— start Dataset content —

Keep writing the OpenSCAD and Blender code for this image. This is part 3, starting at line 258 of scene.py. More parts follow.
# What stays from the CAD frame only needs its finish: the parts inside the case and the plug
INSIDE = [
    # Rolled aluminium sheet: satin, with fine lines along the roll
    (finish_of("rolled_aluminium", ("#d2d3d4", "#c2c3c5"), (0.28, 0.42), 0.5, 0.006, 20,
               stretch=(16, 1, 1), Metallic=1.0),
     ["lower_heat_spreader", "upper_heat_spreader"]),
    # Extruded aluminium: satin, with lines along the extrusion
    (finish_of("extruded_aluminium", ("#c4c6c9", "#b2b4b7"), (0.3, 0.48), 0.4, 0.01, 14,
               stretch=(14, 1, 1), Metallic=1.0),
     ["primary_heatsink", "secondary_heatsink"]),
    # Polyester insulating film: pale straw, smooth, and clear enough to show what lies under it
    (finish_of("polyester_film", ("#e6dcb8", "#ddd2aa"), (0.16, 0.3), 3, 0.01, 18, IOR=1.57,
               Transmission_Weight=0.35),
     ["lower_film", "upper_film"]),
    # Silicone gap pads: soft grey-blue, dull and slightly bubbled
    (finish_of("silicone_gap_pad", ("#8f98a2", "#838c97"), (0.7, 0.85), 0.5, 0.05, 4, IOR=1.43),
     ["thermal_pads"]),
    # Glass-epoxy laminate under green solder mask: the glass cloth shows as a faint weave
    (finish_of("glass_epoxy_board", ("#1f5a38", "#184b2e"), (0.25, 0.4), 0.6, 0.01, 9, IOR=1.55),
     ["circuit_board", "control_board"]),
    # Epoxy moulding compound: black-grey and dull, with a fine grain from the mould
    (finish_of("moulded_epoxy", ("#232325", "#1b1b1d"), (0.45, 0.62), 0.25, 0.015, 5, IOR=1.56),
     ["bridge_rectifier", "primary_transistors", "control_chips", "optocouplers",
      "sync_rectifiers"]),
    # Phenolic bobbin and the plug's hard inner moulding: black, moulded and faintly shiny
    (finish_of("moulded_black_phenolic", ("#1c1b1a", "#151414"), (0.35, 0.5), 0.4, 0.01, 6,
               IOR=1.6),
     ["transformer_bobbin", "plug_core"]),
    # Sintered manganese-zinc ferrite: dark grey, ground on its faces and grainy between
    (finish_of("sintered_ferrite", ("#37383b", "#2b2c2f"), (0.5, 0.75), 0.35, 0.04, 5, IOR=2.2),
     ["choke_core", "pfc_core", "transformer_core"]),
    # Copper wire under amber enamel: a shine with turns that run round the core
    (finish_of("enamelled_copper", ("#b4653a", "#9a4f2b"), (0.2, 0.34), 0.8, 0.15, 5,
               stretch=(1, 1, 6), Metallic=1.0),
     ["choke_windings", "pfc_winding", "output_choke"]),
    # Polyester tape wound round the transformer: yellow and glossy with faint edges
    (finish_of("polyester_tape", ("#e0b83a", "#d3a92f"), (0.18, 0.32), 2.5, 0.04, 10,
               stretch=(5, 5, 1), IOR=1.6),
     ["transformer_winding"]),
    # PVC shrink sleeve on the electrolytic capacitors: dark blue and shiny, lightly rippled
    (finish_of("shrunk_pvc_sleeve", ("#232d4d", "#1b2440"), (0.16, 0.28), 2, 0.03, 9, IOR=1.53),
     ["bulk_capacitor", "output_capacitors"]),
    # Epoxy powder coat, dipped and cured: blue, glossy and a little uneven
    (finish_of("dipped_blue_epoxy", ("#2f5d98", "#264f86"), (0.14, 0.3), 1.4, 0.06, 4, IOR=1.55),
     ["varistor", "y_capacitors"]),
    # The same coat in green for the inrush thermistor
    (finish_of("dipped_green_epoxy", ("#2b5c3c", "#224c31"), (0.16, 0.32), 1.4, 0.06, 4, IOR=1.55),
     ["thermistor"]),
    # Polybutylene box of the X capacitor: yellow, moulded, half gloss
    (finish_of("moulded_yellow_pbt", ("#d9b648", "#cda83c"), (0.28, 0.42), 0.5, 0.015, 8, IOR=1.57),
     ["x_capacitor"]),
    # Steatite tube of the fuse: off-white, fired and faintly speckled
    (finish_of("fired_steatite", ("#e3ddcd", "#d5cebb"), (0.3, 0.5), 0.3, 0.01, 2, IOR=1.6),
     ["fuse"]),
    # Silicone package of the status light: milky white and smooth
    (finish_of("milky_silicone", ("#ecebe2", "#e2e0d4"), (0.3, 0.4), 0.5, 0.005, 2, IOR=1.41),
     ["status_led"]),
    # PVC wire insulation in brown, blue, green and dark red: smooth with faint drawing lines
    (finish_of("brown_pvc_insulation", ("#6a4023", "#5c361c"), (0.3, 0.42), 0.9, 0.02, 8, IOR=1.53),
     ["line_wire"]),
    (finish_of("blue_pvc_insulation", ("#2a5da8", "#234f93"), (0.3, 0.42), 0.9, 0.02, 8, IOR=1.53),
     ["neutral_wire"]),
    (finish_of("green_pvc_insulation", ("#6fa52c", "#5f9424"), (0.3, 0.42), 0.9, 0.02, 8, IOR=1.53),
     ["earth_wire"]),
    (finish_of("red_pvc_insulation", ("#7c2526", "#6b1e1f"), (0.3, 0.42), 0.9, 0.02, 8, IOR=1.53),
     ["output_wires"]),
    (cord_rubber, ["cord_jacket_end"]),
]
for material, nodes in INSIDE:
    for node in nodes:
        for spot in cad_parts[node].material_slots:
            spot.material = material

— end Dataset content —
— start Dataset content —

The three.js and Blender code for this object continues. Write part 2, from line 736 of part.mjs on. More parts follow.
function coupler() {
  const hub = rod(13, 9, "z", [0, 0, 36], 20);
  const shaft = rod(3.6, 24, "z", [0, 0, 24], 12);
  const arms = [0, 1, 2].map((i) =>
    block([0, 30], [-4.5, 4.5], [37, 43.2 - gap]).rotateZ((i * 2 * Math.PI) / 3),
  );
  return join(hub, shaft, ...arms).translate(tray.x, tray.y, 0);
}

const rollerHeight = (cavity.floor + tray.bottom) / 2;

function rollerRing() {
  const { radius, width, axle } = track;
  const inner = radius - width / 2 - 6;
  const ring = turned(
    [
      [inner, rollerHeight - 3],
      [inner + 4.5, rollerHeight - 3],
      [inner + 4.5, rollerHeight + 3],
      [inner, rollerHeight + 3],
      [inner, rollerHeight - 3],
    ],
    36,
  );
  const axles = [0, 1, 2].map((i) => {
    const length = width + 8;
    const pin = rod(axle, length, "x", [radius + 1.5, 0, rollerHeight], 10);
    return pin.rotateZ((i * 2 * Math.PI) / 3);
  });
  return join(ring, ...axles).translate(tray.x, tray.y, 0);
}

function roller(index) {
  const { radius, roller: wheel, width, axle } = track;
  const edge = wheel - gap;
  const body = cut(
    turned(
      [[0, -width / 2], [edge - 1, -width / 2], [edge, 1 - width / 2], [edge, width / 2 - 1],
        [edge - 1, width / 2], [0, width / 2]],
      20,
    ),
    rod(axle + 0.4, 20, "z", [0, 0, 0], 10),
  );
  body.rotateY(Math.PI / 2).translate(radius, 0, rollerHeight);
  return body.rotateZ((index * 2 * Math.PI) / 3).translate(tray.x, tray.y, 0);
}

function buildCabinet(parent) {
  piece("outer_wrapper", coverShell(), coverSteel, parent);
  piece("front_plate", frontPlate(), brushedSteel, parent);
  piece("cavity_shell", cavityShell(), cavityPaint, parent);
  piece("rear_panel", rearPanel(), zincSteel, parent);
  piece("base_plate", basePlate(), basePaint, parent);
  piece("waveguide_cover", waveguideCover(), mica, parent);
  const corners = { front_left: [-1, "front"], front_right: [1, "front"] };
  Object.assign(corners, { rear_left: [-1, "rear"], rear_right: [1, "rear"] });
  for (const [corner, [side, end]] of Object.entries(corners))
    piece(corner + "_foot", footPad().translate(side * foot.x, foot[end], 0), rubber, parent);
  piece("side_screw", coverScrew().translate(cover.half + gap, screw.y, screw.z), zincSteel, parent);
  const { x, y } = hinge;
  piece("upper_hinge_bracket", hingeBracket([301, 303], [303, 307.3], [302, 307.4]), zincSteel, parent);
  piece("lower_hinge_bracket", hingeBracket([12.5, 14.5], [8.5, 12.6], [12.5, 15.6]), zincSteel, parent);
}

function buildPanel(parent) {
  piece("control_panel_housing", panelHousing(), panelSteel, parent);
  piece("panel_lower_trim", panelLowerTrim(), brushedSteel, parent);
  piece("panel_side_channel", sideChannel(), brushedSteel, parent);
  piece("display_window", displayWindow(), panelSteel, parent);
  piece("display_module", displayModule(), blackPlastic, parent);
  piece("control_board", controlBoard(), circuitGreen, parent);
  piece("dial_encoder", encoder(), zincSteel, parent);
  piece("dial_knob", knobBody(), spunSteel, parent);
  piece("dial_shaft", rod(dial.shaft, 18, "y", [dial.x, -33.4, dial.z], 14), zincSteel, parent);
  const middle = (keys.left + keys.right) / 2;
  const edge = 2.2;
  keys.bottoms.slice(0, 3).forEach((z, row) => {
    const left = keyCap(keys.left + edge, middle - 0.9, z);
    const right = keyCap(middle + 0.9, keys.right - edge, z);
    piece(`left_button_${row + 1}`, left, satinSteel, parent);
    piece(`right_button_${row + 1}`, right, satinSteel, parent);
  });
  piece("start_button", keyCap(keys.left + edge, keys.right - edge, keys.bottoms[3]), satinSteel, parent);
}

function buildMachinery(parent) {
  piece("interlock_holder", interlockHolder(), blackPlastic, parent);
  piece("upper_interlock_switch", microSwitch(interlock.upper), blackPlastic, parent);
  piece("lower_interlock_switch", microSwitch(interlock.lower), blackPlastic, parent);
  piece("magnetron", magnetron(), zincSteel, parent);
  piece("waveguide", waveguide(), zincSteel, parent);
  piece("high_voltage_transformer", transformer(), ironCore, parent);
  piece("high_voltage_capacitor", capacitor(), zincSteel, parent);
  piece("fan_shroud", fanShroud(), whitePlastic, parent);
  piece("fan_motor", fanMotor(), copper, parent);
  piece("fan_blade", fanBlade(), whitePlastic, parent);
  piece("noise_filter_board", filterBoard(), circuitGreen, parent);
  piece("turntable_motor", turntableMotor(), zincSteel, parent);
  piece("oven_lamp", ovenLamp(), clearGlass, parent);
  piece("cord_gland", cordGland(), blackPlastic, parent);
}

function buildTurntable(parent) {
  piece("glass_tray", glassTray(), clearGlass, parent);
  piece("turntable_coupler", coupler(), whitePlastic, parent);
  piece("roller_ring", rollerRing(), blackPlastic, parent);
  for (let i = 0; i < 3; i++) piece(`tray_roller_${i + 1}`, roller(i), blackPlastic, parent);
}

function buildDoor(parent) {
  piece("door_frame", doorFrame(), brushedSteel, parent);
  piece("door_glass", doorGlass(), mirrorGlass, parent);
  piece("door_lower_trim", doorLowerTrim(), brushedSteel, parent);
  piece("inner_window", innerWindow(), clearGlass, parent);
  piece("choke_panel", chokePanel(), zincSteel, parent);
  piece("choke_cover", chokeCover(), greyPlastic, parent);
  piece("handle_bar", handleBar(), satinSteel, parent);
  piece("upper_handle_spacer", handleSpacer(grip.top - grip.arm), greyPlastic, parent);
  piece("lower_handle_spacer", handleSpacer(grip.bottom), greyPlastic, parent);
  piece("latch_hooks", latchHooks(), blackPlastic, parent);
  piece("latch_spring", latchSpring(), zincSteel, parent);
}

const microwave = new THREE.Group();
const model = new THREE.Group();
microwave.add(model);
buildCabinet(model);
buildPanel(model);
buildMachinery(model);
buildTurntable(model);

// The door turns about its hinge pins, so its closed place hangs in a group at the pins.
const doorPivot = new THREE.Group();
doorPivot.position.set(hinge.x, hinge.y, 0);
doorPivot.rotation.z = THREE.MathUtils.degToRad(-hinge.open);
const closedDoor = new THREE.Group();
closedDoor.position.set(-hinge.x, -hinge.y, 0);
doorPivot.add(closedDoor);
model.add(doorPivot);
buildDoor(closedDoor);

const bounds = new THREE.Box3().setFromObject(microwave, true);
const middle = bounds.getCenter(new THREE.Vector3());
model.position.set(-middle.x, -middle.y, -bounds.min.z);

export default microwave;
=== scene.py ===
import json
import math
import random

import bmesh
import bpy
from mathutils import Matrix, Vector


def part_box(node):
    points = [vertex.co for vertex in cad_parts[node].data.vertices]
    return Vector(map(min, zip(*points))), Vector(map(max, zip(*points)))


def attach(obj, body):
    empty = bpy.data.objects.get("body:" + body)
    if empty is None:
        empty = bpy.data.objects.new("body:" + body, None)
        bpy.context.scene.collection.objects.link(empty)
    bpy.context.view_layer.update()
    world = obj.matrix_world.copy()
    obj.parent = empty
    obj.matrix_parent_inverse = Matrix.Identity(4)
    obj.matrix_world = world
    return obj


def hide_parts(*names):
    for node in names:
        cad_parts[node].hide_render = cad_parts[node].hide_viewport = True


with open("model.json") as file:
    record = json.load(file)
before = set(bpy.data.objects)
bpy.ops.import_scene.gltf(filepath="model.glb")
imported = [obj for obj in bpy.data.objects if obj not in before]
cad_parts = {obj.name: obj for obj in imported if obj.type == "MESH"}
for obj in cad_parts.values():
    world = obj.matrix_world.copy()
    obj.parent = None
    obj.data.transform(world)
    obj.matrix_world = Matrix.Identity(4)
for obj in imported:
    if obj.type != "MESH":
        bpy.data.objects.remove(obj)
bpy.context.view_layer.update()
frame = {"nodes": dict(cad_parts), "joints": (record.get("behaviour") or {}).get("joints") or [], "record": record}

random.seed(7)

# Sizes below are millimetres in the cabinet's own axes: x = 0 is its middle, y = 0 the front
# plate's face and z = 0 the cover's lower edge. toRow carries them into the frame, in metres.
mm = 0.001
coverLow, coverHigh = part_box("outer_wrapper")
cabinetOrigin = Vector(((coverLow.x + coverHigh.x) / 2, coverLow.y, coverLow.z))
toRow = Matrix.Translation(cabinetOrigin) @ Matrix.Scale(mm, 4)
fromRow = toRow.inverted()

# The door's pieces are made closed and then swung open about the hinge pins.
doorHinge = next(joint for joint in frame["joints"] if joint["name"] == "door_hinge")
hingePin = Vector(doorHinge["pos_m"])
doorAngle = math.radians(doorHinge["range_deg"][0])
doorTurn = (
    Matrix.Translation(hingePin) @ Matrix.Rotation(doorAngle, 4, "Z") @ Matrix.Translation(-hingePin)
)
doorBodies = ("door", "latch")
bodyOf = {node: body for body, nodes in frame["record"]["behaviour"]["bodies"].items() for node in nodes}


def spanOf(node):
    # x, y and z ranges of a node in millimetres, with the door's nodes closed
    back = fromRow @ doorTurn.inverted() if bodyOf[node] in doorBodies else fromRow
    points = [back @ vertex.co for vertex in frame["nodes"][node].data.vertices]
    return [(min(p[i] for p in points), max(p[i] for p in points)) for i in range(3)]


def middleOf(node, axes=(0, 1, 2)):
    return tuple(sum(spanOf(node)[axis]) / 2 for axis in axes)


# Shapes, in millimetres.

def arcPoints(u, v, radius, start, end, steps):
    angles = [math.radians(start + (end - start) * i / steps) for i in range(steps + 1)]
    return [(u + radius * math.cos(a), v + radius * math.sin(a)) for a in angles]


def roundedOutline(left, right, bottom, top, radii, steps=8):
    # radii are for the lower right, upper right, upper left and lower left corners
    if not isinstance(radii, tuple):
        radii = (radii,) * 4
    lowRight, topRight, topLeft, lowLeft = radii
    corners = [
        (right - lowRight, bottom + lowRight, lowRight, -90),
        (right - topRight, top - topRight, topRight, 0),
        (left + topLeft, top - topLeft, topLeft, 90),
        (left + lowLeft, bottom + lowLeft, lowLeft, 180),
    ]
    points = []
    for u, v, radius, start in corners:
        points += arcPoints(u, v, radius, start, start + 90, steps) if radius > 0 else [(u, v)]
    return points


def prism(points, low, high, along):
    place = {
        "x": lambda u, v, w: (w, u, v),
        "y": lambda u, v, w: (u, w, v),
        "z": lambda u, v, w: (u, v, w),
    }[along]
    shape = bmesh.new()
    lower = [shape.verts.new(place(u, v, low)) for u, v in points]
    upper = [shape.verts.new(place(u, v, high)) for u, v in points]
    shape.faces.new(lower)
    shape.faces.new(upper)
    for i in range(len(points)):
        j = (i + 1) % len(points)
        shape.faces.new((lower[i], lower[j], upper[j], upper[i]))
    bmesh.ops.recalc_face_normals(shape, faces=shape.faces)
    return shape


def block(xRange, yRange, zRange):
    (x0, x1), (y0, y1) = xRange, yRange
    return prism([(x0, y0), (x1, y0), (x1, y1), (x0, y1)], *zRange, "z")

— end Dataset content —
— start Dataset content —

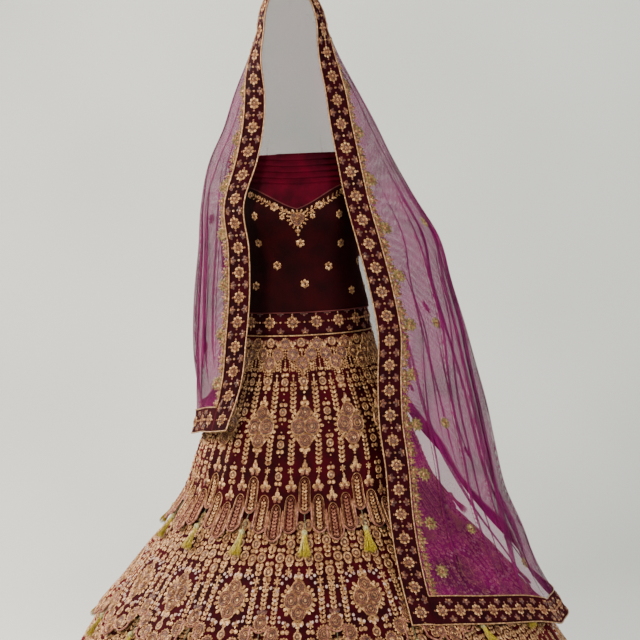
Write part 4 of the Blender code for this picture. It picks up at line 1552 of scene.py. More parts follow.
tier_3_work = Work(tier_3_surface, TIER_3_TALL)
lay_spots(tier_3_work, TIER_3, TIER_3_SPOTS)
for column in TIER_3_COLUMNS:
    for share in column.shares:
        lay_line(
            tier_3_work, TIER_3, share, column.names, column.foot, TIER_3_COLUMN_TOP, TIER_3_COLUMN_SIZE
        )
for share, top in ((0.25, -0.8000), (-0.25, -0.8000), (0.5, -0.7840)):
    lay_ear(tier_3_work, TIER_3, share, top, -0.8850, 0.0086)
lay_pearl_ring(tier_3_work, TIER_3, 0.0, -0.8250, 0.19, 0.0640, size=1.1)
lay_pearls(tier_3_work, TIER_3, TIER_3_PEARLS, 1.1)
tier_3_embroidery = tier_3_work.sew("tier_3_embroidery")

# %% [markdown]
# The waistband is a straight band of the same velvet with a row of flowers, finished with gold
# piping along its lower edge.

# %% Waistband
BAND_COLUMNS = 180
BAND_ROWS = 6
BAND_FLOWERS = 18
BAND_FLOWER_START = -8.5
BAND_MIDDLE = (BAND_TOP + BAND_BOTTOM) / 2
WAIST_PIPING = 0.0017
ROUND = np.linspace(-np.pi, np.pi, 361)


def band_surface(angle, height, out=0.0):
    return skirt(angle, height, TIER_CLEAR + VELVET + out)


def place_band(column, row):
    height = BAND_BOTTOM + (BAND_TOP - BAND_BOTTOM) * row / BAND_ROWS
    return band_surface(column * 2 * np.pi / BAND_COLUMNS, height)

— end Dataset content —

What is expected: Transcribe exactly, and only, the lines beginning at the line containing "const bounds = new" and ending at the line containing "bpy.context.scene.collection.objects.link(empty)", both inclusive.

Result:
const bounds = new THREE.Box3().setFromObject(microwave, true);
const middle = bounds.getCenter(new THREE.Vector3());
model.position.set(-middle.x, -middle.y, -bounds.min.z);

export default microwave;
=== scene.py ===
import json
import math
import random

import bmesh
import bpy
from mathutils import Matrix, Vector


def part_box(node):
    points = [vertex.co for vertex in cad_parts[node].data.vertices]
    return Vector(map(min, zip(*points))), Vector(map(max, zip(*points)))


def attach(obj, body):
    empty = bpy.data.objects.get("body:" + body)
    if empty is None:
        empty = bpy.data.objects.new("body:" + body, None)
        bpy.context.scene.collection.objects.link(empty)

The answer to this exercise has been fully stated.